Late Boyertown Student Remembered at Mini-THON Pep Rally

Mother Cynthia Gehman shared the deeply moving story of her son, Josh, and his battle with brain cancer to kickoff the 2019 Mini-THON fundraising season.

Josh, who passed away in 2011 at 9 years old, attended Washington Elementary School. A number of students in the completely silent crowd knew Josh and all were clearly touched by the story.

“I truly believe everyone who met him was impacted by him,” Mrs. Gehman said.

Mrs. Cynthia Gehman speaks about her son Josh’s battle with cancer.

The story was an effective kickoff for Mini-THON, which raises money to support children who have pediatric cancer.

Before Mrs. Gehman’s talk, students involved in organizing the event spoke about the results of the Coin Stall, this years preemptive fundraiser for Mini-THON. The Coin Stall required participating teachers to delay the beginning of class until they counted all of the change students brought in. So far, the Coin Stall has topped $4,000 and counting.

English Teacher Mr. Joe Repko counts coins for the Coin Stall Mini-THON fundraiser.

Boyertown has collectively donated $321,000 through the past Mini-THONs, leading to this years accumulated goal of $350,000.

Mini-THON’s goal for just this year is $29,000. This is lower than the two previous years’ goals of $45,000, and $50,000 last year. The reduced goal may be a result of the smaller turnout for Mini-THON last year, where $38,426.57 was raised in total. All money raised goes towards the Four Diamonds Foundation.

This year’s theme is SpongeBob, based on the popular children’s cartoon.

Mini-THON pep rallies typically have a featured speaker who shares a personal story about childhood cancer. In the past, former BASH Principal — now Daniel-Boone Superintendent — Dr. Brett Cooper has spoken about his brother who also passed away at a young age.

Mrs. Gehman moved many to tears, as she began recounting her son’s story.

“From the moment he was born, he was an old soul,” Mrs. Gehman said, noting his maturity.

When he started second grade, he became sick. “It almost seemed like a stomach bug that just wouldn’t stop,” she said.

Josh was diagnosed with a brain tumor, specifically Glioblastoma. It had already traveled to his spine.
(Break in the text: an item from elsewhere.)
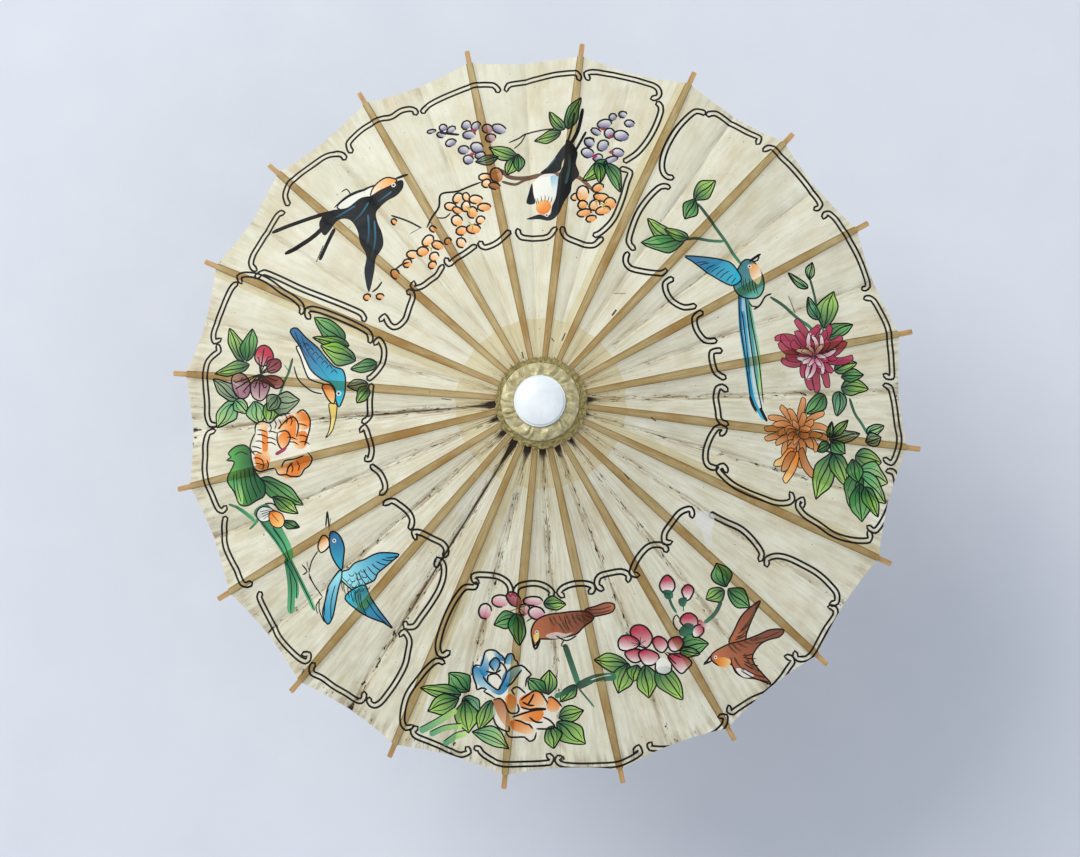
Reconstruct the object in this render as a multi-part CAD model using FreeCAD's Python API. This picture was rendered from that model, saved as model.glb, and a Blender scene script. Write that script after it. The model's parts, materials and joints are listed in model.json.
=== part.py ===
"""Oil paper umbrella: a wooden shaft and handle, twenty bamboo ribs and stretchers, and a paper canopy.

Millimetres and degrees, +Z up the shaft, with the origin on the shaft's axis at the middle of the grip.
The canopy is modelled open. Rib 1 stands at first_rib_azimuth and the others follow anticlockwise.
"""
import FreeCAD, Part
import math
import os

from FreeCAD import Vector

# The canopy and how it folds. A rib's angle is counted from straight down the shaft.
rib_count = 20
first_rib_azimuth = 12.0
tip_circle_diameter = 450.0
open_angle = 74.0
closed_angle = 8.0
pivot_radius = 12.0
stretcher_span = 90.0

# Ribs: split bamboo, widest under the paper, with a narrow bare tip.
rib_depth = 3.6
rib_neck_width = 3.0
rib_width = 5.8
rib_full_width_from = 80.0
rib_tip_width = 3.0
rib_tip_depth = 2.1
rib_tip_taper = 50.0
rib_tip_chamfer = 0.6
bare_tip_length = 9.5
rib_shoulder_length = 5.0

# Stretchers: thinner bamboo strips.
stretcher_depth = 3.0
stretcher_width = 3.2

# Tongues that swing in slots, the wires and the pins they swing on.
tongue_thickness = 1.8
tongue_side_clearance = 0.1
tongue_length = 7.0
tongue_shoulder = 1.5
tongue_end_margin = 0.2
ring_wire_radius = 0.45
wire_seat_clearance = 0.02
wire_running_clearance = 0.07
joint_pin_radius = 0.5
pin_running_clearance = 0.06
joint_slot_outward = 14.0
joint_slot_inward = 8.0
joint_tongue_length = 15.5

# Turned hubs: the fixed notch at the top and the sliding runner below it.
hub_radius = 14.5
slot_end_clearance = 0.4
slot_cover_clearance = 0.4
hub_plate = 0.9
hub_open_side = 4.0
notch_sleeve_radius = 8.0
notch_sleeve_length = 7.0
runner_sleeve_radius = 8.5
runner_sleeve_length = 30.0
runner_flare_radius = 10.0
runner_flare_length = 4.0
runner_clearance = 0.06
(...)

“The day he found out was the day the Phillies won the World Series,” Mrs. Gehman said. “Imagine being in the hospital, just finding out you have a brain┬átumor, and the Phillies win the World Series. He made all the nurses come in from how loud he was cheering.”

Josh then needed to get two brain surgeries and 30 days of radiation. While he was at the hospital, he had to wear a mask on his face.

“He said he looked like a superhero with the mask,” Mrs. Gehman said. “He did it with a smile on his face.”

He was fine, “did everything he was supposed to do”, she said, and after the 30 days of radiation, he was able to go back to school. Appointments for chemo changed to one day a week every other week, at which he had a choice to get an IV or not. Josh opted to get an IV every single session.

“He told me, ‘Mom, I didn’t have a choice to get cancer. I have a choice to get an IV’,” Mrs. Gehman said.

The tumors were shrinking, and he was feeling better. But then they did more tests, and found the cancer has spread all throughout his brain.

“They looked like rice,” Mrs. Gehman said. Josh suffered a stroke and seizures and passed away in 2011.